Over the last week I updated the large text benchmark with some candidate programs (not in main table yet): symbra, lpaq8, lpaq8e, lcssr, fpaqa, hook 1.3, lzpm 0.13, cmm1, cmm2, fpaqb, fpaq0m, bit 0.1. cmm1 compresses enwik9 better than cmm2 and is over 30 days old so it is ranked in the main table.
fpaqa and fpaqb are my experimental implementations of Jarek Duda's asymmetric binary coder, which he proposed as an alternative to arithmetic coding. However, my implementation is slower, or else I would use it in other programs. As an experiment I tried the coder from fpaqb (my newer version) in lpaq1. It worked with only minor changes, but it was 1% slower and compressed 0.01% larger, so I saw no advantage to using it. An asymmetric coder requires dividing the input into blocks for compression, saving the bit predictions and coding them in reverse order. The extra space is for a 3 byte block header for each 64KB input block, which needs 2.5 MB memory to save the predictions and then reverse the compressed block. Decompression doesn't need to reverse anything so it doesn't use any extra memory.

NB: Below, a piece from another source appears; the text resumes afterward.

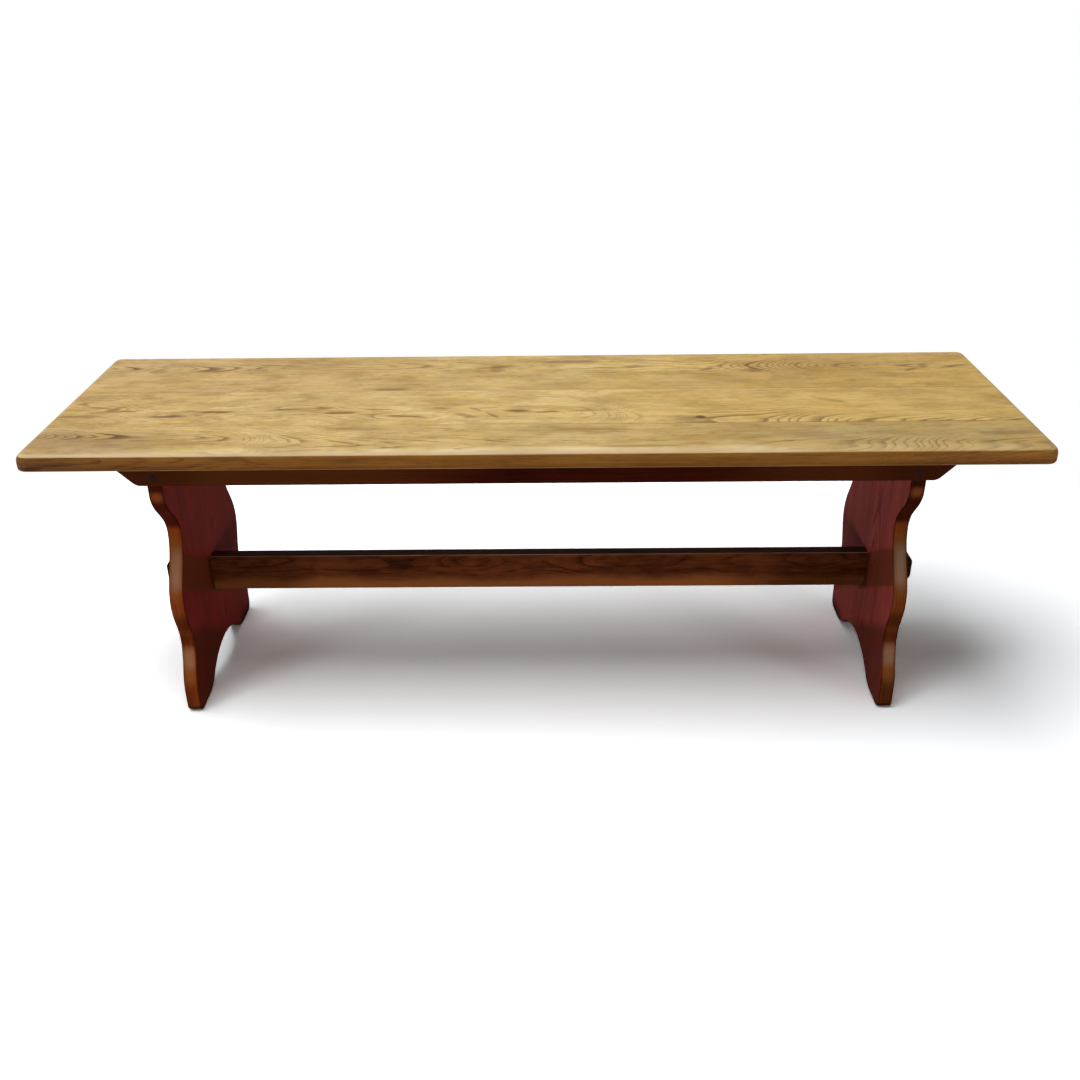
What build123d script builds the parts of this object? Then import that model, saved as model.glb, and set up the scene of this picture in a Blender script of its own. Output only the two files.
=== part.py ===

fpaqa uses lookup tables and no multiplication or division. In theory it would be faster than arithmetic coding on old hardware, but on newer machines multiplication is faster than a table lookup. fpaqb uses only one small table of inverses to replace division with a multiplication during compression and no table during decompression. This is why decompression is faster than compression (but still slower than arithmetic coding). If I could figure out how to make it faster, I would use it in all my programs (paq8, bbb, sr2, lpaq, etc). fpaqb compresses smaller, uses less memory, and is simpler and faster than fpaqa, but not fast enough.